- The Champion of the Universe as depicted in Marvel Two-in-One (June 1982). Art by Ron Wilson.

Publication information
- Publisher: Marvel Comics
- First appearance: Marvel Two-in-One Annual #7 (1982)
- Created by: Tom DeFalco (writer) Ron Wilson (artist)

In-story information
- Alter ego: Tryco Slatterus
- Species: Elder of the Universe
- Team affiliations: Elders of the Universe
- Notable aliases: Fallen One
- Abilities: Superhuman strength, endurance, agility, reflexes, and durability Master of many fighting styles and martial arts forms

= Champion of the Universe =

The Champion of the Universe (Tryco Slatterus) is a fictional character appearing in American comic books published by Marvel Comics. He is not necessarily a villain but has played the role in the past through his impetuous and arrogant actions.

== Publication history ==

He first appeared in Marvel Two-in-One Annual #7 (1982), and was created by Tom DeFalco and Ron Wilson.

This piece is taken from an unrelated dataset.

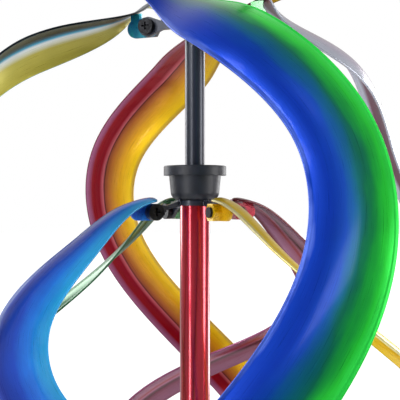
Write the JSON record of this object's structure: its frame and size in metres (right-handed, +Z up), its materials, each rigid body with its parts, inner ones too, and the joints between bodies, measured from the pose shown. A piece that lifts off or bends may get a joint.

== Fictional character biography ==
The Champion is one of the alien Elders of the Universe. He is an immortal who claims to have been born billions of years ago in the Ancrindo Nebula. Although he wishes to prove himself the greatest warrior in the universe, he usually does so fairly. He keeps himself busy by fighting powerful warriors throughout the universe. The Champion of the Universe's Promoter Supreme, Proja, recruits the superheroes Thing, Namor, Hulk, Colossus, Sasquatch, Thor, Doc Samson, and Wonder Man to a boxing match in Madison Square Garden. The other heroes are defeated or disqualified, but the Thing refuses to give up and convinces the Champion to surrender.

After gaining the Power Gem, the Champion settles on the planet Skardon, whose native Skard exist in a "might makes right" culture; all disputes, including matters of law, are settled in a trial by combat. By defeating Skardon's most powerful fighters in the natives' boxing-ring-esque arena, the Champion becomes the ruler of the planet. He is later defeated and dethroned by She-Hulk.

==Powers and abilities==
The Champion controls an energy source referred to as the Power Primordial. This energy is apparently residual energy that is left over from the Big Bang itself. The Champion has spent countless eons channeling this energy force into the perfection of his physical form. Physically, he is the most powerful of the Elders but he is unable to channel the energy into force blasts, flight, matter manipulation, telepathy or to increase his intelligence as the other Elders can. The Champion is nigh-immortal, but is not invulnerable.

The Champion is depicted as highly skilled in hand-to-hand combat and familiar with a wide range of martial arts and fighting styles, but tends to prefer boxing.

While possessing the Power Gem, the Champion unconsciously used it to further increase his power with his rage, so that during his fight with Thanos his strength increased to the point where he destroyed the planet on which they were fighting with a single punch. He could withstand direct, point blank and consistent shots of Thanos's energy beams at full power. Thanos noted that the Champion's rampage was one of the few forces that could cause his personal force field to buckle and disengage.

== In other media ==
- The Champion of the Universe appears in Guardians of the Galaxy, voiced by Talon Warburton.
- The Champion appears as a playable character in Marvel Contest of Champions.
- The Champion appears as the final boss and a playable character in Marvel Tōkon: Fighting Souls, voiced by Tesshō Genda in Japanese and Sean Kenin Elias-Reyes in English.